The exercise asks for every line of the data to be reproduced exactly.

Begin SUPPLIED INFORMATION

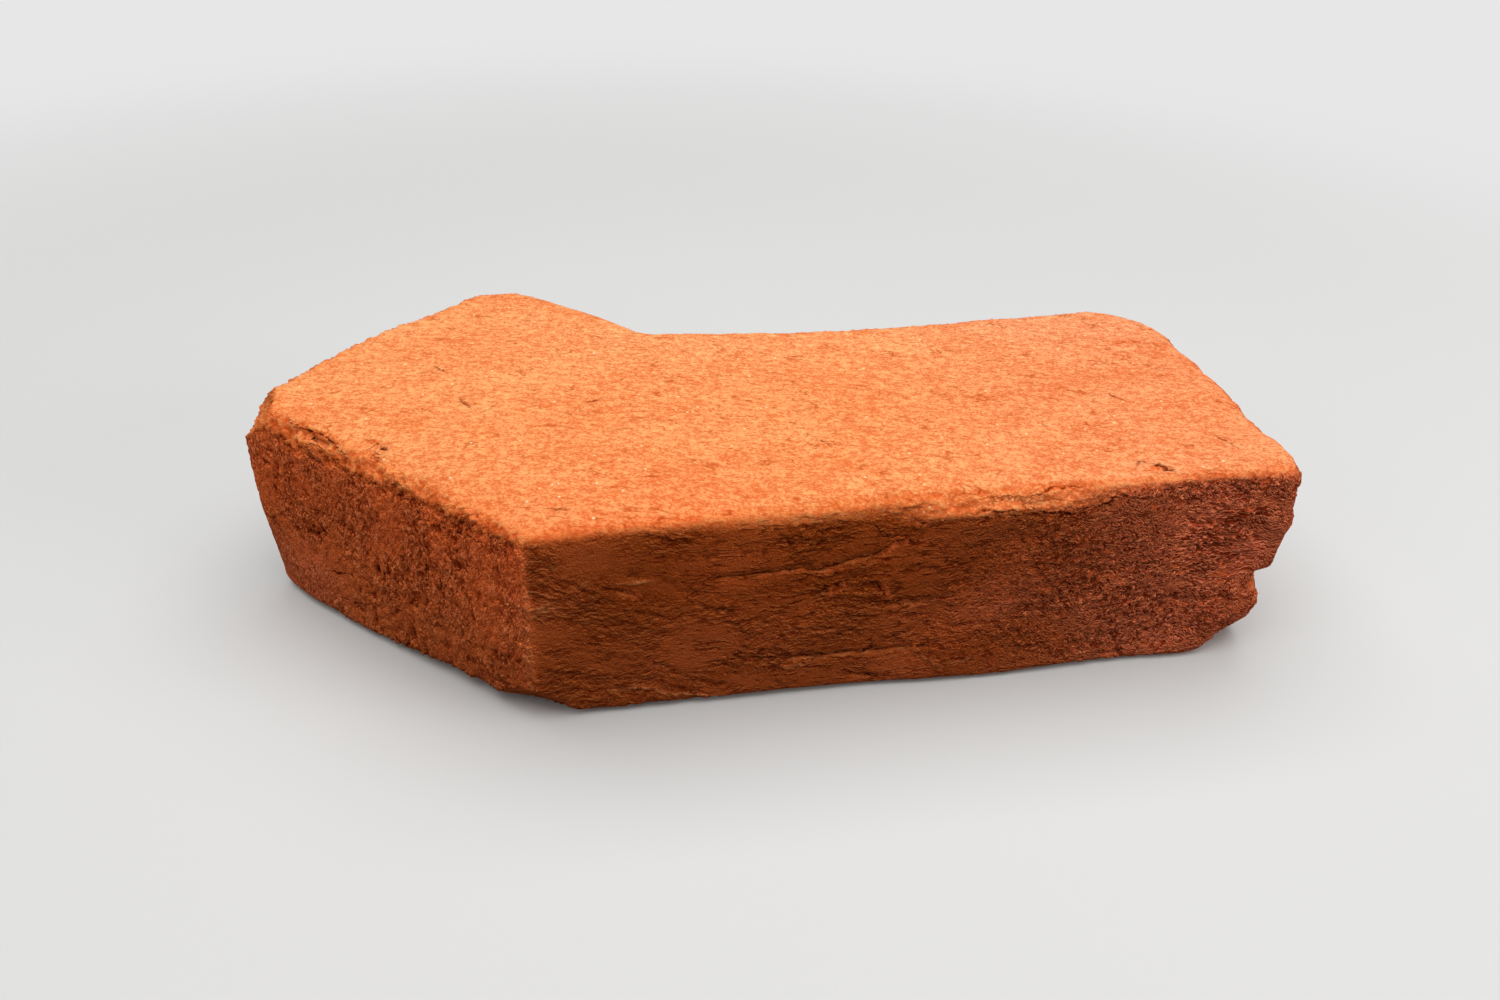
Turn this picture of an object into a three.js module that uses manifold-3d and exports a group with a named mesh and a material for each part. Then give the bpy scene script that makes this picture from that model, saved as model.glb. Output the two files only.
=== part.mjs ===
// Angle brick (dogleg) of hand-moulded clay, solid, without frog or perforations.
//
// Two legs of one width meet at an obtuse bend in plan. The long leg shows a stretcher
// face and the short leg a header face on the outside of the bend. The clay was thrown
// in a mould, so every side bows a little, the arrises are rounded, the faces are creased
// where the clay folded over itself, and the corners that took knocks are worn.
//
// Units are millimetres and +Z is up. The origin lies on the lower bed, where the centre
// lines of the two legs meet, and +X runs along the centre line of the long leg.

import * as THREE from 'three';
import { mergeVertices } from 'three/addons/utils/BufferGeometryUtils.js';
import Module from 'manifold-3d';

const wasm = await Module();
wasm.setup();

// Driving dimensions

const longFaceLength = 208;     // outer face of the long leg, from the bend to its end
const shortFaceLength = 105;    // outer face of the short leg, from the bend to its end
const legWidth = 102.5;         // across either leg, on the bed
const brickHeight = 64;         // lower bed to upper bed
const bendAngle = 42;           // degrees that the short leg turns off the long leg's line
const longEndSkew = -0.9;       // how much further the long end's inner corner reaches
const shortEndSkew = -1.8;      // the same at the short end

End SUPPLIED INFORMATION

== RESPONSE TO THE EXERCISE ==
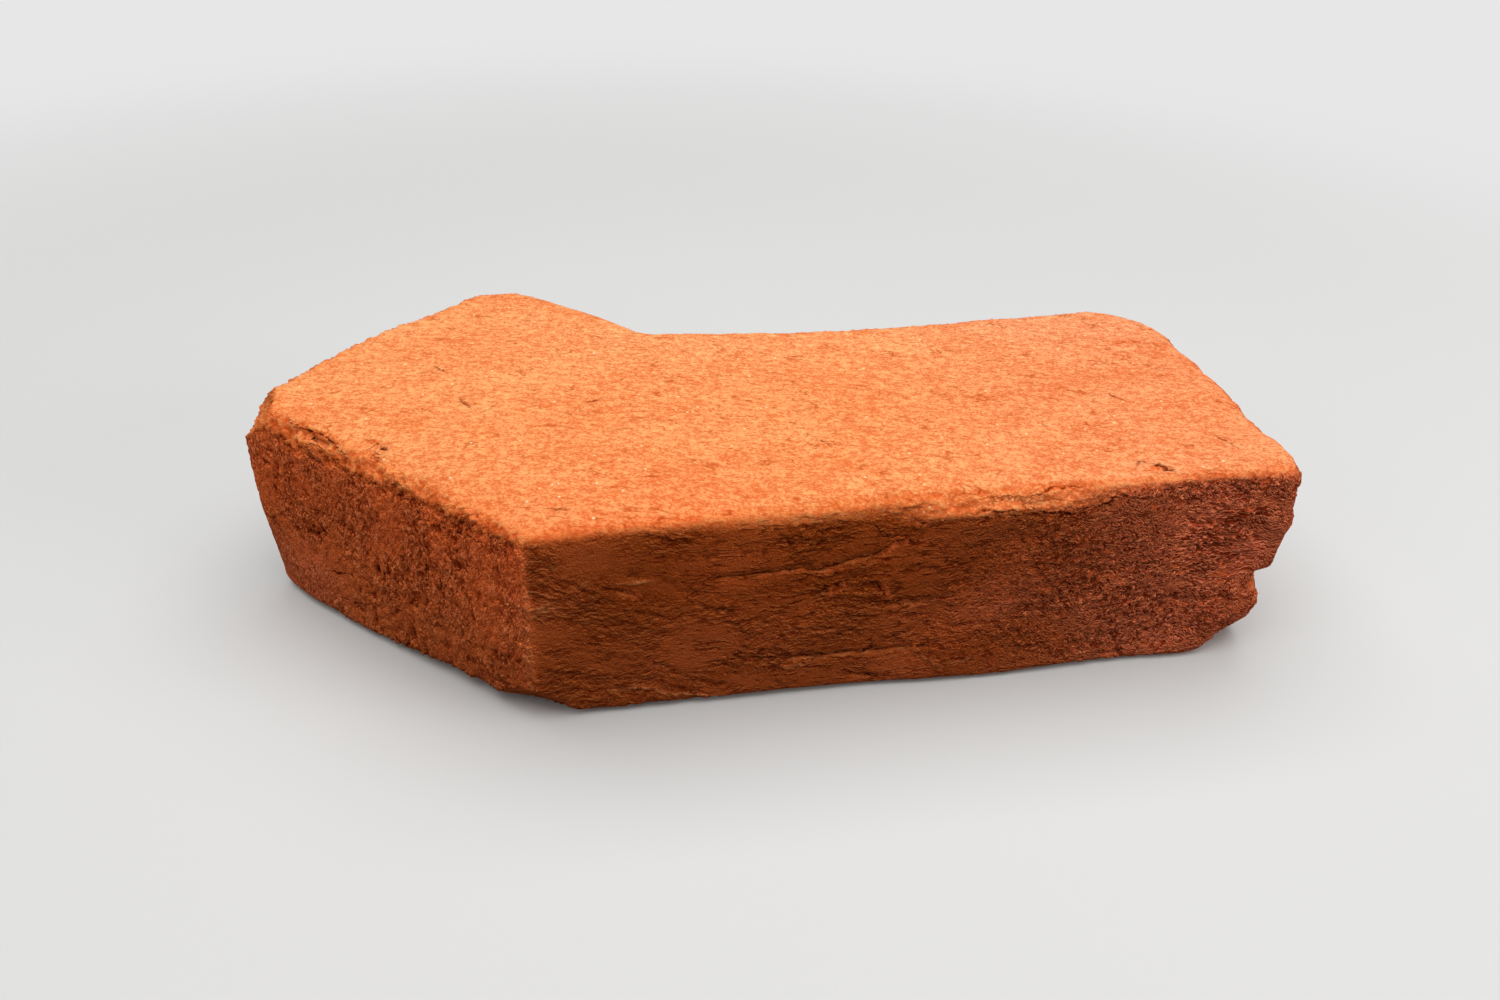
Turn this picture of an object into a three.js module that uses manifold-3d and exports a group with a named mesh and a material for each part. Then give the bpy scene script that makes this picture from that model, saved as model.glb. Output the two files only.
=== part.mjs ===
// Angle brick (dogleg) of hand-moulded clay, solid, without frog or perforations.
//
// Two legs of one width meet at an obtuse bend in plan. The long leg shows a stretcher
// face and the short leg a header face on the outside of the bend. The clay was thrown
// in a mould, so every side bows a little, the arrises are rounded, the faces are creased
// where the clay folded over itself, and the corners that took knocks are worn.
//
// Units are millimetres and +Z is up. The origin lies on the lower bed, where the centre
// lines of the two legs meet, and +X runs along the centre line of the long leg.

import * as THREE from 'three';
import { mergeVertices } from 'three/addons/utils/BufferGeometryUtils.js';
import Module from 'manifold-3d';

const wasm = await Module();
wasm.setup();

// Driving dimensions

const longFaceLength = 208;     // outer face of the long leg, from the bend to its end
const shortFaceLength = 105;    // outer face of the short leg, from the bend to its end
const legWidth = 102.5;         // across either leg, on the bed
const brickHeight = 64;         // lower bed to upper bed
const bendAngle = 42;           // degrees that the short leg turns off the long leg's line
const longEndSkew = -0.9;       // how much further the long end's inner corner reaches
const shortEndSkew = -1.8;      // the same at the short end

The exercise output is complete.